What Williams did was like equivalent to her winning Wimbledon. After I gave birth, I didn’t get out of the bed for days. Serena Williams argued with a nurse [and] snuck out so her mom didn’t see her [laughs]. We’re really up to the mercy of the healthcare providers around us.
Most people don’t have the resources or the power that Williams has, so how can pregnant Black women advocate for themselves at the doctor?
We must emphasize prenatal care. Not having access to prenatal care is driving America’s maternal mortality rates up. Texas, for instance, closed down tons of reproductive health clinics. Prenatal care will detect problems that you may have before you go into labor, such as pregnancy-induced hypertension, gestational diabetes, or some kind of heart condition. All of these things are really important.
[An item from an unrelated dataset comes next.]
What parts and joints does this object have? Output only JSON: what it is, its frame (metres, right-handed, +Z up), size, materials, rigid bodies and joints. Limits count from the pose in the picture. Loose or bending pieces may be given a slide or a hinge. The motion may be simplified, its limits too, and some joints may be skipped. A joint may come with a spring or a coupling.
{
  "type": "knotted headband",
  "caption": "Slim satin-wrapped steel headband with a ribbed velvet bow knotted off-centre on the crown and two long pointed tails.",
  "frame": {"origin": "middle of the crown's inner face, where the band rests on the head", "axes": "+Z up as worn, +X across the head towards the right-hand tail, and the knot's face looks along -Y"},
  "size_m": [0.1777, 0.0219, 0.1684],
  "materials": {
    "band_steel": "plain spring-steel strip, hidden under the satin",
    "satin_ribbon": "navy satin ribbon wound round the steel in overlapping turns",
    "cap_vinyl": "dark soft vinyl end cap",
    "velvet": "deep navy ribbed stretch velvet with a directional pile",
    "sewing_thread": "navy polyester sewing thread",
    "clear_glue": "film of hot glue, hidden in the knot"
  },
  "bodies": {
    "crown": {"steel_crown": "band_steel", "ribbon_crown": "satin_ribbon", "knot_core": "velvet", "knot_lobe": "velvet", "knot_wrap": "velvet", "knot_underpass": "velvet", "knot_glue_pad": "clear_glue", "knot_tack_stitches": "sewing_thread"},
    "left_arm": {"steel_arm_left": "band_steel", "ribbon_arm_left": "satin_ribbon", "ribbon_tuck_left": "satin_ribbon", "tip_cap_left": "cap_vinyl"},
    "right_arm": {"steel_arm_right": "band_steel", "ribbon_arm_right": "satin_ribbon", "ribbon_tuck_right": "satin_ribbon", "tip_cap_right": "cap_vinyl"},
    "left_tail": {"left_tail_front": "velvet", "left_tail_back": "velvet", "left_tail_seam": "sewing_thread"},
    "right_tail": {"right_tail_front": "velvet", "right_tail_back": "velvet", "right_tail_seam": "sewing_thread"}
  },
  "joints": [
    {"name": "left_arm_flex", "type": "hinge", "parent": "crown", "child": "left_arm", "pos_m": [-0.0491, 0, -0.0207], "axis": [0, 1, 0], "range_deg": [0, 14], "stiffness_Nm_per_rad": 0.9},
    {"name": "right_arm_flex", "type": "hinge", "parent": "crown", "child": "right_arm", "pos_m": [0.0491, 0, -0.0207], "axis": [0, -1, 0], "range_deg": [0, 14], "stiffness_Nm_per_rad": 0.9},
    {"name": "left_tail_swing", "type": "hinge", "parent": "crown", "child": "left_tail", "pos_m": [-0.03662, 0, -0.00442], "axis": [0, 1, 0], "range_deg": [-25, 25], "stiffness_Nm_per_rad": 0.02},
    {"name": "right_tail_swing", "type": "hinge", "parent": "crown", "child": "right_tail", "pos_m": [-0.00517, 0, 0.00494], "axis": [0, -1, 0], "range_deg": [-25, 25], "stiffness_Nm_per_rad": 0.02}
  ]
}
We really have to stress the importance of prenatal care in our communities. Encourage women to go to the doctor and get everything checked out before they’re in the hospital to labor. That’s why the gutting of Medicaid is so scary. Half of all births in the United States are covered by Medicaid. While we’re telling women to make sure that they’re getting more prenatal care, there’s also less access to it. It’s critical though. Serena Williams knew things about her health that allowed her to save own life. For instance, if you have pregnancy-induced hypertension and you haven’t had prenatal care, you don’t know that you can potentially have a stroke. The information that you need about your health starts early on in the pregnancy.
While we inform moms, we also have to organize and fight to change our system and policies. We need to have maternity leave. We have to stop driving C-sections and other dangerous procedures when they’re unnecessary. When we talk about maternal morbidity, there are people who have C-sections, go to work a few days later, and have issues that are causing them to bleed internally. More often than not, women of color are finding themselves in that position. If we center Black women and Black women’s stories, we’ll get at the heart of the different things we need to end racism in the healthcare delivery system.
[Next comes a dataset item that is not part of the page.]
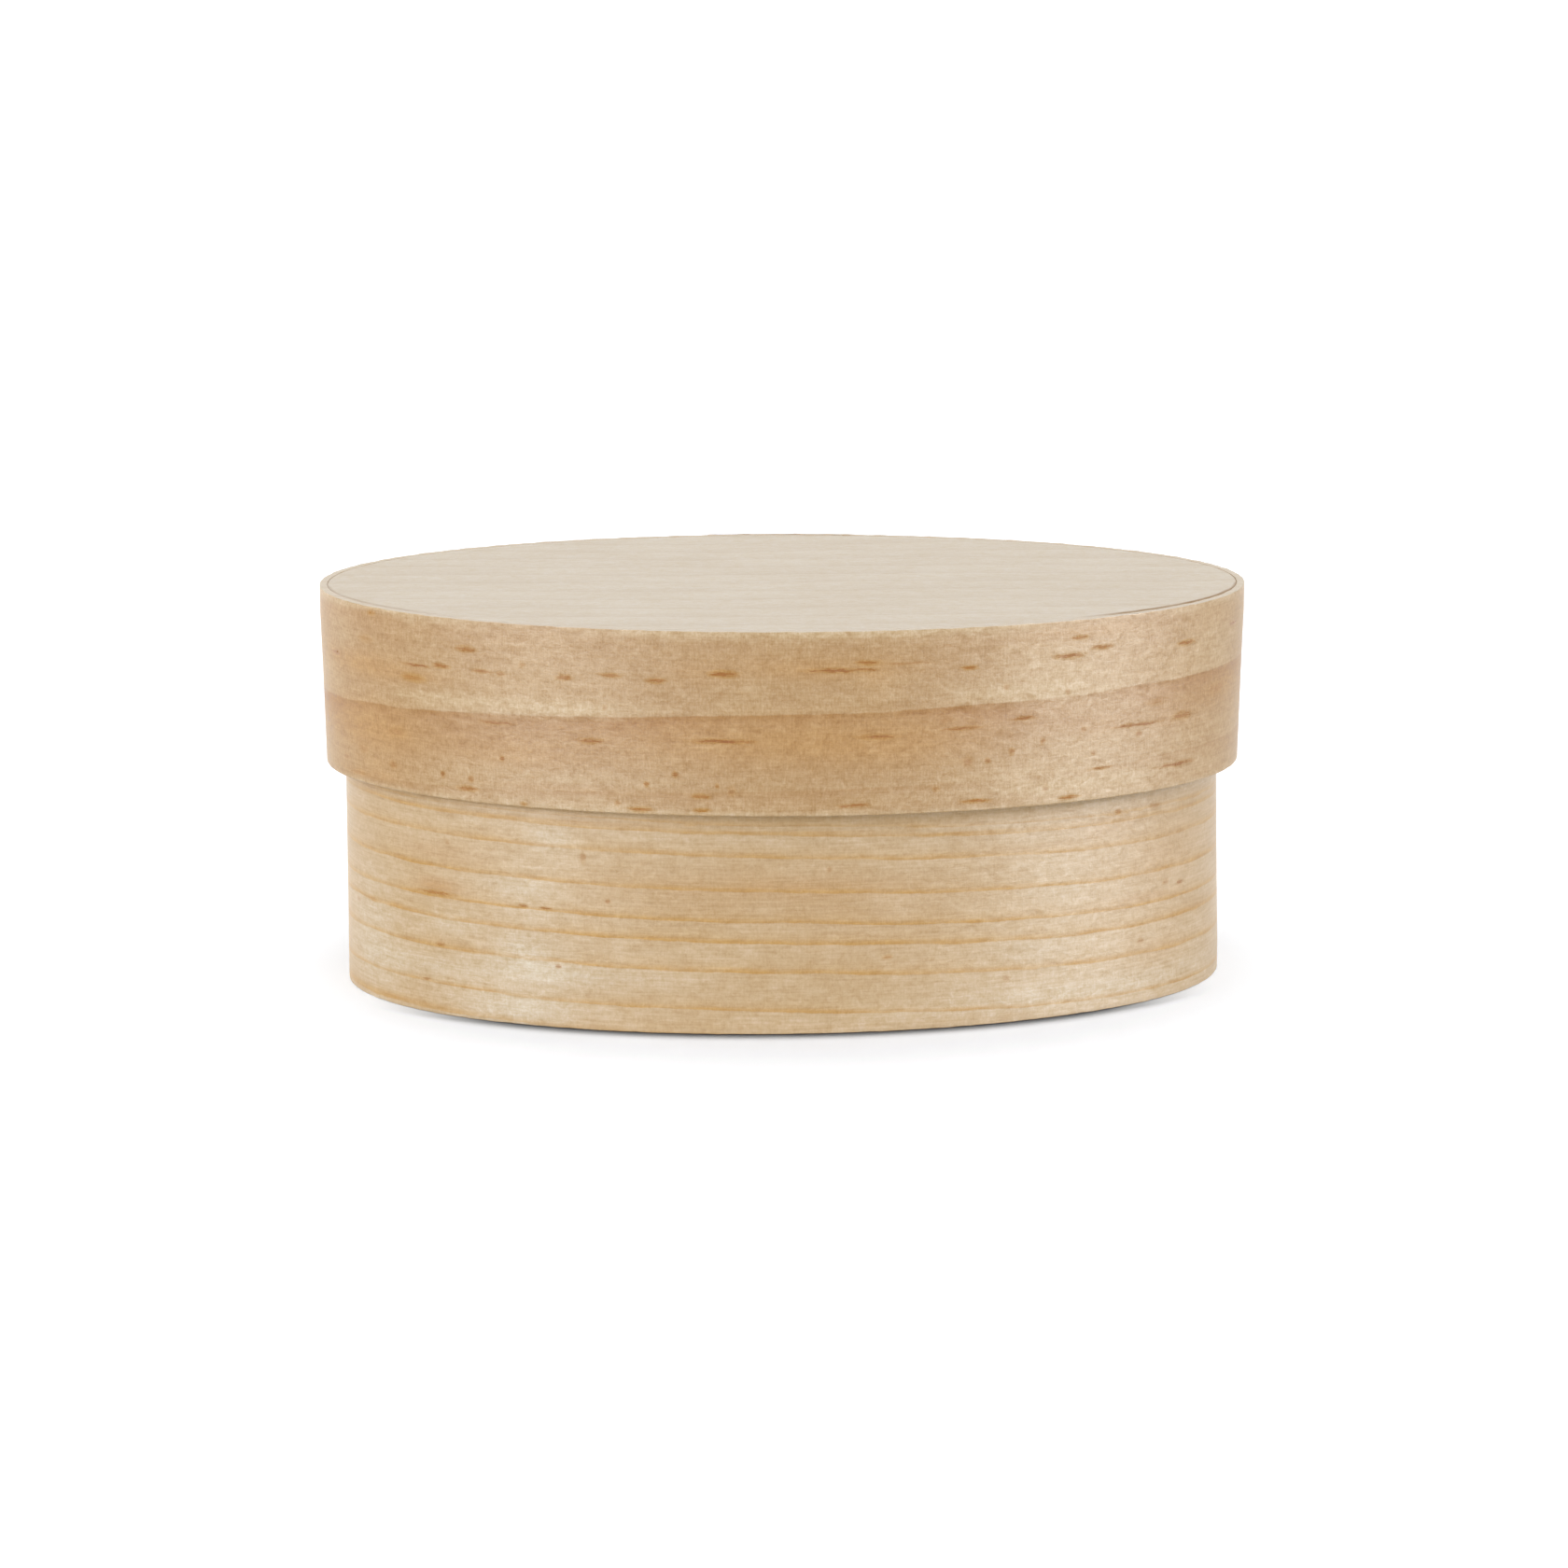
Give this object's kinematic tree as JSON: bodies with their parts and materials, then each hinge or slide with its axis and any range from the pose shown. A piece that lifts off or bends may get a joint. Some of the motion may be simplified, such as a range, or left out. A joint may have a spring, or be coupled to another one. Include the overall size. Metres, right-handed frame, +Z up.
{
  "type": "oval chip box",
  "caption": "Oval lidded box of bent wooden strips with glued, overlapped ends, a flat bottom board and a loose lift-off lid.",
  "frame": {"origin": "on the floor, under the middle of the box", "axes": "+X along the oval, +Z up through the lid, -Y towards the side that the picture shows"},
  "size_m": [0.1198, 0.077, 0.0518],
  "materials": {
    "base_strip_wood": "raw sanded softwood strip with evenly spaced growth rings",
    "lid_strip_wood": "raw sanded softwood strip, flat grain with short resin streaks",
    "board_wood": "raw sanded pale softwood board",
    "glue": "dried wood glue, brownish and slightly clear"
  },
  "bodies": {
    "base": {"base_board": "board_wood", "base_band": "base_strip_wood", "base_rim_glue": "glue", "base_lap_glue": "glue"},
    "lid": {"lid_board": "board_wood", "lid_band": "lid_strip_wood", "lid_rim_glue": "glue", "lid_lap_glue": "glue"}
  },
  "joints": [
    {"name": "lid_lift", "type": "slide", "parent": "base", "child": "lid", "axis": [0, 0, 1], "range_m": [0, 0.08]}
  ]
}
What state and federal policies have to be passed to protect pregnant women?
MomsRising has thrown our weight behind the Prevent Maternal Death Act. It has a number of hospital protocols that would cut down on a lot of these deaths. The bill would make sure doctors are collecting data, and really quantifying problems in their hospitals. It would ensure that hospitals are doing self-assessments and improving, but also guarantee that hospitals follow specific guidelines when women go into labor to make sure they’re stable and not bleeding out. There’s a protocol that’s taken very seriously when men have chest pains; that should happen for women in labor and delivery as well. The Prevent Maternal Death Act is new. It has a few sponsors, but we plan to launch a very robust campaign in April to get more sponsors on the bill.
We need to go into states, like Texas, where the rates are high, and strengthen access to prenatal care, so we can stop some of these maternal deaths. From state to state, lowering the rate would require different things. The main piece is to mobilize and share these stories. A year ago, people would say I was lying when I talked about maternal mortality. The beauty in Serena Williams’s story is that people are now saying, “What the fuck? Why are pregnant women are dying in the hospitals?” Kyira Johnson was in a hospital; there’s no reason why she bled out.
We really have to build an awareness campaign that puts maternal mortality on the map alongside other deadly phenomenons in America.